The first contact the inhabitants had with Europeans was in the sixteenth century, with Portuguese mariners who came to buy spices. Before then spices had to be shipped through the Middle East, via trade routes controlled by the Ottoman Empire. Europeans searched for a passage around Africa or across the Atlantic to gain direct access to the Spice Islands and the spice trade. The Cape of Good Hope was rounded by the Portuguese mariner Bartolomeu Dias in 1488, and India was reached via the same route by Vasco da Gama in 1498. For the first time the Europeans now had their own independent route to the Spice Islands.
The Portuguese immediately set about the task of trying to control the trade in spices.
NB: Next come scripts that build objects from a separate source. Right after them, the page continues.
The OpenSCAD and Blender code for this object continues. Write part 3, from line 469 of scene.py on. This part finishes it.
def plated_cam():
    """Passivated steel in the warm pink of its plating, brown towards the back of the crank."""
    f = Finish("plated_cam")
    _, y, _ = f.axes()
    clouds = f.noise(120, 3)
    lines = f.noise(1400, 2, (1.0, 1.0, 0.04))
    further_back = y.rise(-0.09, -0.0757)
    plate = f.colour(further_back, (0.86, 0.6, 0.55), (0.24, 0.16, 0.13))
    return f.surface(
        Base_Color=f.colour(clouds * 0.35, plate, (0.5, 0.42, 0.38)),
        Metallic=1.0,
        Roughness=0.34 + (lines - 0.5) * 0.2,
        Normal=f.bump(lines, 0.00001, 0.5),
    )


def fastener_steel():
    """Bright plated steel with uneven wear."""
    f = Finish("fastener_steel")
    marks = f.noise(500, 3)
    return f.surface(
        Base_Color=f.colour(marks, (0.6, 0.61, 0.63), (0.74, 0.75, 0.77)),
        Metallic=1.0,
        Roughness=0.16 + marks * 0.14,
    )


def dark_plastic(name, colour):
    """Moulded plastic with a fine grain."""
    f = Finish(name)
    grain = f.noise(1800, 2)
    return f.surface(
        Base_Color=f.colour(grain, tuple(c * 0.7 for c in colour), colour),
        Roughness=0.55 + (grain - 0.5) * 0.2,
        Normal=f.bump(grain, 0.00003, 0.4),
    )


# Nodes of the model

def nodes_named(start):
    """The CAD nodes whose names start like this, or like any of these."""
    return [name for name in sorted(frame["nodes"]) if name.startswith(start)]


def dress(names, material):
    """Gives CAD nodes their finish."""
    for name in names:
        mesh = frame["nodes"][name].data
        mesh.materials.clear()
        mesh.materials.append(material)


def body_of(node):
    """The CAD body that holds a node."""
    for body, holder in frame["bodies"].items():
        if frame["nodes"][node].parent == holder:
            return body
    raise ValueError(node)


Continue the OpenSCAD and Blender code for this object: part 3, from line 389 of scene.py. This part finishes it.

They captured Melaka in 1511. Strategically situated on the western side of the Malaysian Peninsula, merchants from all over Southeast Asia came there to sell their spices to other merchants, Indian, Chinese, and Arabs, who then shipped them to the West. As the Portuguese traveler Tomé Pires put it in 1515: “The trade and commerce between the different nations for a thousand leagues on every hand must come to Melaka … Whoever is lord of Melaka has his hands at the throat of Venice.”
With Melaka in their hands, the Portuguese systematically tried to gain a monopoly of the valuable spice trade. They failed.
The opponents they faced were not negligible. Between the fourteenth and sixteenth centuries, there was a great deal of economic development in Southeast Asia based on trade in spices. City-states such as Aceh, Banten, Melaka, Makassar, Pegu, and Brunei expanded rapidly, producing and exporting spices along with other products such as hardwoods.